|
Foto Ilustrasi dampak perubahan iklim. Foto : Ourplanet.org.uk |
BONN, BL-Jelang pertemuan Konferensi Perubahan Iklim di Doha, Desember 2012 mendatang, sejumlah pertemuan mulai digelar. Pertemuan pertama Konferensi PBB Perubahan Iklim Bonn telah dimulai di Bonn, Jerman sejak tanggal 14 Mei hingga 25 Mei 2012.
Menurut informasi yang diperoleh hingga hari ini (23/5), perundingan yang tengah berlangsung masih berdebat di seputar isu prosedural yang belum menyentuh isu substansi, terutama di forum AWG on Durban Platform for Enhanced Action (ADP).
Meskipun demikian terdapat optimisme diantara para pihak bahwa persidangan di minggu ke-2 akan dapat lebih diarahkan untuk melakukan pembahasan rancangan kesimpulan dan keputusan, namun berbagai kalangan dalam pembicaraan di koridor memperkirakan bahwa proses perundingan akan berjalan lambat dalam menghasilkan rancangan tersebut.

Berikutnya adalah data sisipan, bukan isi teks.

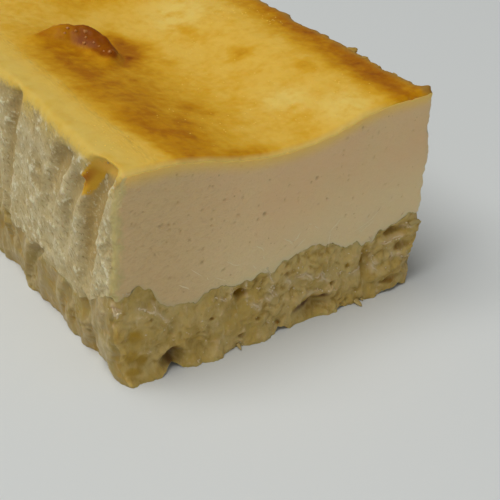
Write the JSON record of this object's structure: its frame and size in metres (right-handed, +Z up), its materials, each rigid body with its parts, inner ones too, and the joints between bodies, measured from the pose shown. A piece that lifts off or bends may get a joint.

“Prioritas pertemuan di Bonn adalah untuk mengidentifikasi isu-isu kunci dari masing-masing ‘Kelompok Isu Utama’ yang wajib diputuskan di COP-18, sehingga proses negosiasinya dapat diteruskan pada jalur perundingan yang sama atau dikembalikan kepada keputusan konferensi para pihak” kata Ketua Delri Rachmat Witoelar melalui keterangan tertulisnya yang diterima Beritalingkungan.net.
Perundingan Bonn dimaksudkan untuk membahas rancangan keputusan yang akan dibahas pada COP-18 di Qatar yang akan berlangusng Desember 2012 mendatang, khususnya pada isu-isu yang harus diselesaikan pada tahun 2012; evaluasi dari 5 jalur proses negosiasi, yaitu SBSTA, SBI, AWG-KP, AWG-LCA, dan ADP, serta pendalaman dan penyamaan persepsi mengenai isu-isu teknis, termasuk definisi, yang dilakukan melalui rangkaian in-session workshop.
Pertemuan Bonn tercatat sebagai pelaksanaan pertemuan pertama dari AWG Durban Platform (ADP), yang merupakan bagian dari keputusan COP-17 di Durban pada tahun lalu, yang memiliki mandat untuk merumuskan rejim baru perubahan iklim global paska 2020.
Pada sidang pembukaan plenary ADP, Indonesia menyatakan harapannya akan hasil yang akan dicapai di bawah ADP, yang salah satu mandat pentingnya adalah untuk merumusan rencana kerja mengenai upaya meningkatkan level ambisi.
“Sebelum ADP membahas substansi agenda yang ada, kiranya perlu ditetapkan terlebih dahulu scope of work dari ADP sebagai landasan dalam merumuskan agenda ADP mulai Bonn sampai Doha dan perundingan tahun-tahun berikutnya” ujar Dubes RI untuk Berlin, Eddy Pratomo, selaku alternate Ketua Delri di pertemuan minggu pertama.
“Kelompok kerja yang baru harus dipercayakan dengan mandat dan peta jalan yang jelas terhadap apa yang harus dilakukan selama proses negosiasi dari sekarang sampai 2015” tambah Eddy Pratomo. Kerangka hukum yang akan dihasilkan di bawah kelompok kerja ini diharapkan akan menciptakan kepastian hukum bagi solusi terhadap masalah iklim global yang di hadapi dunia secara bersama.
Indonesia meminta agar ADP menyepakati mandat perundingan COP-17 dan dapat mengambil keputusan secepatnya mengenai pengaturan tata laksananya. Namun hingga berita ini ditulis belum tercapai konsensus untuk menetapkan Ketua ADP, konsultasi masih terus dilakukan di antara 3 calon, yakni Trinidad + Tobago (GRULAC), India (Asia Pacific Group) dan Norwegia (WEOG).
Selama proses pemilihan ketua belum selesai, maka proses ADP akan dipimpin oleh “chairman interm” yang di tunjuk oleh Presiden COP sampai proses konsultasi selesai.
Dalam mengadopsi agenda ADP, beberapa negara keberatan dan pragmatis terhadap agenda yang dianggap berpotensi meningkatkan level ambisi terutama bagi negara berkembang. Costa rica berinisiatif untuk menyampaikan deklarasi adopsi agenda dan mengajak Indonesia untuk mendukung deklarasi tersebut.
“Indonesia menerima dengan tangan terbuka terhadap semangat untuk mempercepat proses adopsi agenda tersebut. Namun agar kita tidak terjebak ke dalam isu prosedural, maka Indonesia tidak harus turut dalam pernyataan tersebut” ujar Guruh Samudera dari PTRI New York. (Marwan Azis).